Fui de novo ao baú, buscar mais um texto com mais de 10 anos. Estávamos quase no final do trajecto académico, e exercitávamos o género crónica. Na altura, lia Agostinho da Silva, e pensava em como alguns problemas nos são colocados como camas-de-gato. Ao mesmo tempo difíceis, e tão fáceis como um simples cordel. Só que emaranhado com uma ordem que o torna complicado. Apesar de simples.
Certo dia não dormia. Pensei. Queria ser algo que não dormisse, ou dormisse para sempre. Uma árvore, uma pedra, qualquer coisa. Depois quis ser grande. Sim. Grande, famoso, que me reconhecessem pelo trabalho que fizesse. Em suma, queria ser.
Todos os dias regressava a casa, todos os dias não dormia logo à primeira, todos os dias a mesma cama de gato. Pensava, no escuro. Afinal, saio todos os dias, todos os dias regresso, todos os dias vou procurar coisas, coloco o corpo em comunicação com o que lhe é exterior. Cada dia, cada minuto era uma cama de gato.
Cuidadosamente, fui metendo os dedos nos cordéis e puxando. Houve dias em que resolvi e passei o cordel para as mãos de outros meninos. Outros em que o trouxe para casa, talvez os dias em que não adormecia.
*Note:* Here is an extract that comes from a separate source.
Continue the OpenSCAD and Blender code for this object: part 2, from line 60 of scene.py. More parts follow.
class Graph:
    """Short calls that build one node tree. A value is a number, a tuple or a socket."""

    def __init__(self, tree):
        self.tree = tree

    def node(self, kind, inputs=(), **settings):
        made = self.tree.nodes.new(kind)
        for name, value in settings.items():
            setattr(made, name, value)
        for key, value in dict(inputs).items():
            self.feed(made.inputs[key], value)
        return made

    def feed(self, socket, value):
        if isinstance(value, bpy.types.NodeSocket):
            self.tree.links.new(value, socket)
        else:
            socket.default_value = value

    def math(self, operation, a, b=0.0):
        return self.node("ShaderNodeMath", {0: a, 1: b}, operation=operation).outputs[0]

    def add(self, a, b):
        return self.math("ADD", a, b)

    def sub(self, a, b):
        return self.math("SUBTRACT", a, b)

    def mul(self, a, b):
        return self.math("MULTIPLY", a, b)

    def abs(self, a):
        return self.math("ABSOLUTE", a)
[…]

Dia a dia, o cordel ia sendo maior. E eu puxava-o e via os outros puxarem-no também. Era preciso dominarmos o cordel, manejá-lo com cuidado e alguma sagacidade. Às vezes também olhava para trás, para quando o cordel era mais pequeno. E queria que fossem outros a puxá-lo por mim.
Afinal, todos os dias eram nada mais do que um teste à astúcia, uma procura da melhor forma de manobrar o cordel. Tudo passava também pelas mãos daqueles com quem jogávamos. Fui passando o cordel de mão em mão e trazendo-o de novo. Lanço-o a esse lado, daí partirá para outras mãos e voltará e irá de novo. O verdadeiro segredo estará, muito simplesmente, na forma de puxar o cordel. Polegar e indicador juntos. Cordel no meio deles, de baixo para cima. Já está. Amanhã jogamos de novo…
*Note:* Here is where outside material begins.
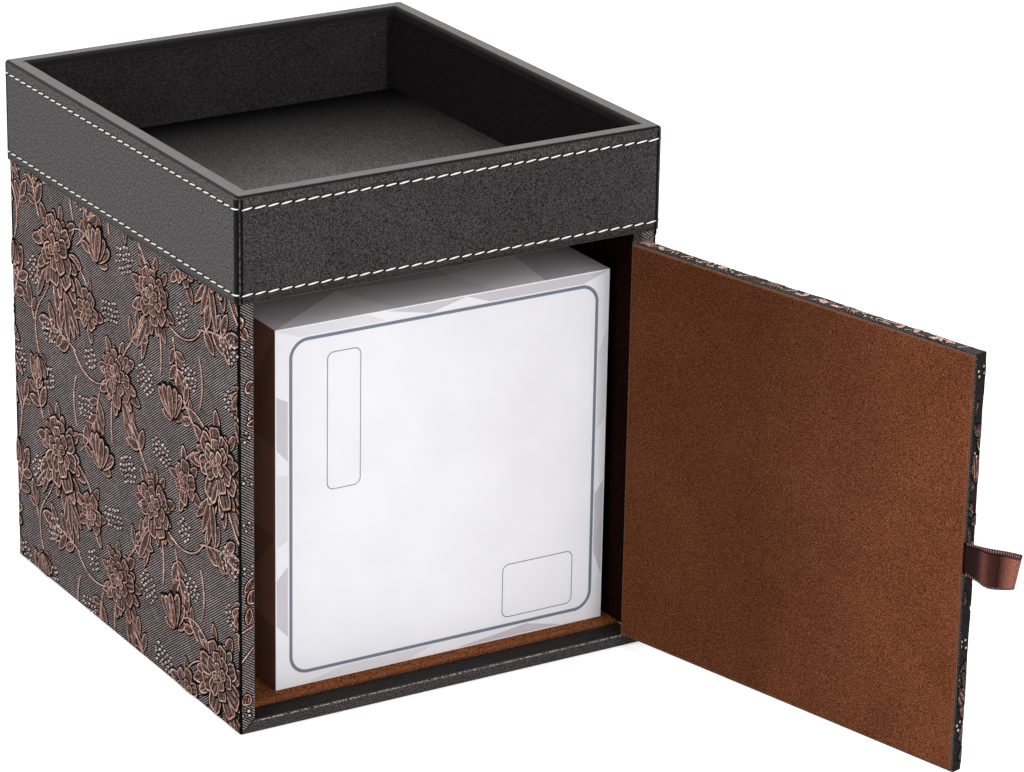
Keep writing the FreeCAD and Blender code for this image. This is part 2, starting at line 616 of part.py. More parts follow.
def make_ribbon():
    """The pull: a tail glued behind the lining, and the folded loop outside the door's edge."""
    low = "ribbon_height - ribbon_width / 2"
    root_y = "(%s - 2 * ribbon_thickness)" % DOOR_LINING_FACE
    tail = box("ribbon_tail", "ribbon_tail", "2 * ribbon_thickness", "ribbon_width")
    place_on_door(tail, "-" + DOOR_WIDTH, root_y, low)

    loop = new_body("ribbon_loop")
    outside = new_sketch(loop, "ribbon_loop_outside", "XY_Plane", None)
    shoulder = "-(ribbon_length - ribbon_tip_radius)"
    polygon(outside, [
        ("0", "-ribbon_thickness"),
        ("0", "ribbon_thickness"),
        ("-ribbon_parting", "ribbon_thickness"),
        (shoulder, "ribbon_tip_radius"),
        ("-ribbon_length", "ribbon_tip_radius"),
        ("-ribbon_length", "-ribbon_tip_radius"),
        (shoulder, "-ribbon_tip_radius"),
        ("-ribbon_parting", "-ribbon_thickness"),
    ])
    solid = pad(loop, outside, "ribbon_width")
    tip = -value_of("ribbon_length")
    fillet(loop, solid, "0.9 * ribbon_tip_radius",
           lambda edge: lies_at(edge, x=tip) and edge.BoundBox.ZLength > 1)
    gap = new_sketch(loop, "ribbon_loop_inside", "XY_Plane", None)
    inner = "(ribbon_tip_radius - ribbon_thickness)"
    end = "-(ribbon_length - ribbon_thickness)"
    polygon(gap, [
        ("-ribbon_parting", "0"),
        (shoulder, inner),
        (end, "0.4 * " + inner),
        (end, "-0.4 * " + inner),
        (shoulder, "-" + inner),
    ])
    pocket(loop, gap, backwards=True)
    place_on_door(loop, "-%s - door_free_gap / 2" % DOOR_WIDTH, root_y + " + ribbon_thickness", low)
    return [tail, loop]


# ---------------------------------------------------------------- refill


def make_carton():
    """The refill: a board carton with an oval mouth facing the outlet, and its tissues."""
    shell = new_body("carton_shell")
    half = "(carton_width / 2)"
    inside = "(carton_width / 2 - carton_board)"
    face = new_sketch(shell, "carton_face", "XZ_Plane", None)
    rectangle(face, "-" + half, "0", half, "carton_height")
    pad(shell, face, "carton_depth", backwards=True)
    hollow = new_sketch(shell, "carton_hollow", "XZ_Plane", "-carton_depth")
    rectangle(hollow, "-" + inside, "carton_board", inside, "carton_height - carton_board")
    pocket(shell, hollow, "carton_depth - carton_board", backwards=True)
    lid = new_sketch(shell, "carton_lid", "XZ_Plane", "carton_board - carton_depth")
    rectangle(lid, "-" + half, "0", half, "carton_height")
    round_slot(lid, "carton_height / 2", "carton_mouth_length", "carton_mouth_width")
    pad(shell, lid, "carton_board", backwards=True)
    middle = "%s + carton_room_left + carton_width / 2 - %s" % (OUTLET_INSET, HALF_WIDTH)
    place(shell, middle, "carton_setback - " + HALF_DEPTH, FLOOR_TOP + " + carton_lift")

    tissues = new_body("tissue_stack")
    fold = new_sketch(tissues, "tissue_stack_face", "XZ_Plane", None)
    side = "(%s - tissue_gap)" % inside
    rectangle(fold, "-" + side, "0", side, "carton_height - 2 * carton_board - 2 * tissue_gap")
    block = pad(tissues, fold, "carton_depth - 2 * carton_board - tissue_headroom", backwards=True)
    fillet(tissues, block, "tissue_radius", lambda edge: edge.BoundBox.YLength > 10)
    place(tissues, middle, "carton_setback + carton_board - " + HALF_DEPTH,
          FLOOR_TOP + " + carton_lift + carton_board + tissue_gap")
    return [shell, tissues]


# ---------------------------------------------------------------- build and write

parts = make_base()
parts += make_wall_boards()
parts.append(make_side_cover("left_cover", -1))
parts.append(make_side_cover("right_cover", 1))
parts.append(make_outlet_cover())
parts += make_band()
parts += make_tray()
parts += make_linings()
parts += make_door()
parts += make_hinge()
parts += make_magnets()
parts += make_ribbon()
parts += make_carton()
doc.recompute()

for thing in doc.Objects:
    if "Invalid" in thing.State or "Error" in thing.State:
        raise RuntimeError("%s did not build: %s" % (thing.Label, thing.State))
for part in parts:
    if part.Shape.isNull() or not part.Shape.isValid():
        raise RuntimeError("%s has no valid shape" % part.Label)

os.makedirs("parts", exist_ok=True)
for part in parts:
    part.Shape.exportStep("parts/%s.step" % part.Label)
    print("%-20s solids %d  volume %.1f" % (part.Label, len(part.Shape.Solids), part.Shape.Volume))
print("%d parts" % len(parts))
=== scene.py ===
"""Looks of the tissue box: embossed leathercloth, stitched leather, velour, satin and card.

Lengths are written in millimetres and become metres where a mesh is placed. The row frame has its
origin under the middle of the case, +Z up, and the door side towards -Y.
"""

import json
import math
import random
from functools import partialmethod

import bmesh
import bpy
from mathutils import Matrix, Vector


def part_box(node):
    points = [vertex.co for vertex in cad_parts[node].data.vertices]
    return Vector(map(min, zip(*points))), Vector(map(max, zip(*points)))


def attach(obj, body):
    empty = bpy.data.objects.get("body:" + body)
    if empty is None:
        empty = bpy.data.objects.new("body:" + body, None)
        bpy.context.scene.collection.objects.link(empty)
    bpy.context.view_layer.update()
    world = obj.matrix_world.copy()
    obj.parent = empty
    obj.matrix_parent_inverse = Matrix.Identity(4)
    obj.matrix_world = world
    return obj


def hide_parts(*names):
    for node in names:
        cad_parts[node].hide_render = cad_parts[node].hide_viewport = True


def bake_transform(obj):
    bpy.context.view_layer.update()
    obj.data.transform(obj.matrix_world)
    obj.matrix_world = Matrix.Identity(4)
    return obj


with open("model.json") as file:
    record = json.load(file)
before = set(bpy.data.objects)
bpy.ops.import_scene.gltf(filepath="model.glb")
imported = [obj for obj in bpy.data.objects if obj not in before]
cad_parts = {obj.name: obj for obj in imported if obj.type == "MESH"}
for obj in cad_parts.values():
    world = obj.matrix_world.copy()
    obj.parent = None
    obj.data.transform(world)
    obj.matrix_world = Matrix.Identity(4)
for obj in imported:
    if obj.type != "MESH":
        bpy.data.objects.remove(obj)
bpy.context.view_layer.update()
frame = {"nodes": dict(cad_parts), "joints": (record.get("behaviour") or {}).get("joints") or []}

MM = 0.001
SCALE = Matrix.Scale(MM, 4)

# ---- sizes of the box


def span(node):
    """Lowest and highest corner of a CAD node, in millimetres."""
    low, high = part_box(node)
    return low / MM, high / MM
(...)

«As coisas acontecem, sucedem e a gente aproveita ou não. Há um jogo de meninos que, em Portugal, se chama cama de gato: os meninos atam um cordel em círculo, depois fazem assim com a mão, vem outro e faz uma complicação qualquer, mete o dedo e faz outra complicação, vem outro ainda e quanto aos dedos faz assim e tira, e forma outra figura. Este jogo chama-se cama de gato. Então, eu acho que a vida vem de vez em quando e apresenta-nos o problema, olhamos e vemos como é que havemos de tirar, depois metemos os dedos, fazemos assim e sai outra coisa. É que toda a nossa habilidade é tornar a ser crianças para ver como é que sai a cama de gato.»